Shu Hao (active late 19th century), Zhou Dunyi Admiring Lotus Flowers, fan-shaped album leaf, ink and color on silk. Gift of Robert Hatfield Ellsworth, in memory of La Ferne Hatfield Ellsworth, 1986
Companions in Solitude: Reclusion and Communion in Chinese Art,
The Metropolitan Museum of Art
Concludes August 14, 2022
This exhibition explores the twin themes of solitude and togetherness in Chinese art. For more than two thousand years, reclusion—removing oneself from society—has been presented as the ideal condition for mental cultivation and transcending worldly troubles. At the same time, communion with like-minded people has been celebrated as essential to the human experience. This choice, to be alone or to be together, has been central to the lives of thinkers and artists, and Chinese art abounds with images of figures who pursued both paths—as well as those who wove them together in complex and surprising ways.

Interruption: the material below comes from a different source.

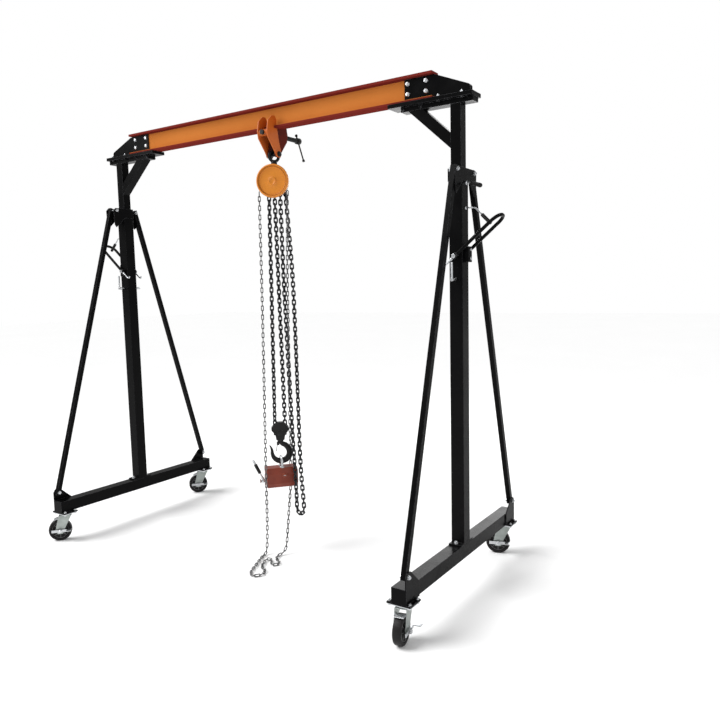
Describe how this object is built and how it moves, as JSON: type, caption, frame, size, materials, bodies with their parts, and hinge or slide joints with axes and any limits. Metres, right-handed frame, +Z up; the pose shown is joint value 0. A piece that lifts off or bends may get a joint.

Companions in Solitude brings together more than 120 works of painting, calligraphy, and decorative arts that illuminate this choice—depictions of why and how people have sought space from the world or attempted to bridge the divide between themselves and others. In the wake of 2020, a year that has isolated us physically but connected us virtually in unprecedented ways, this exploration of premodern Chinese reclusion and communion will invite meditation on the fracture and facture of human connection in our own time.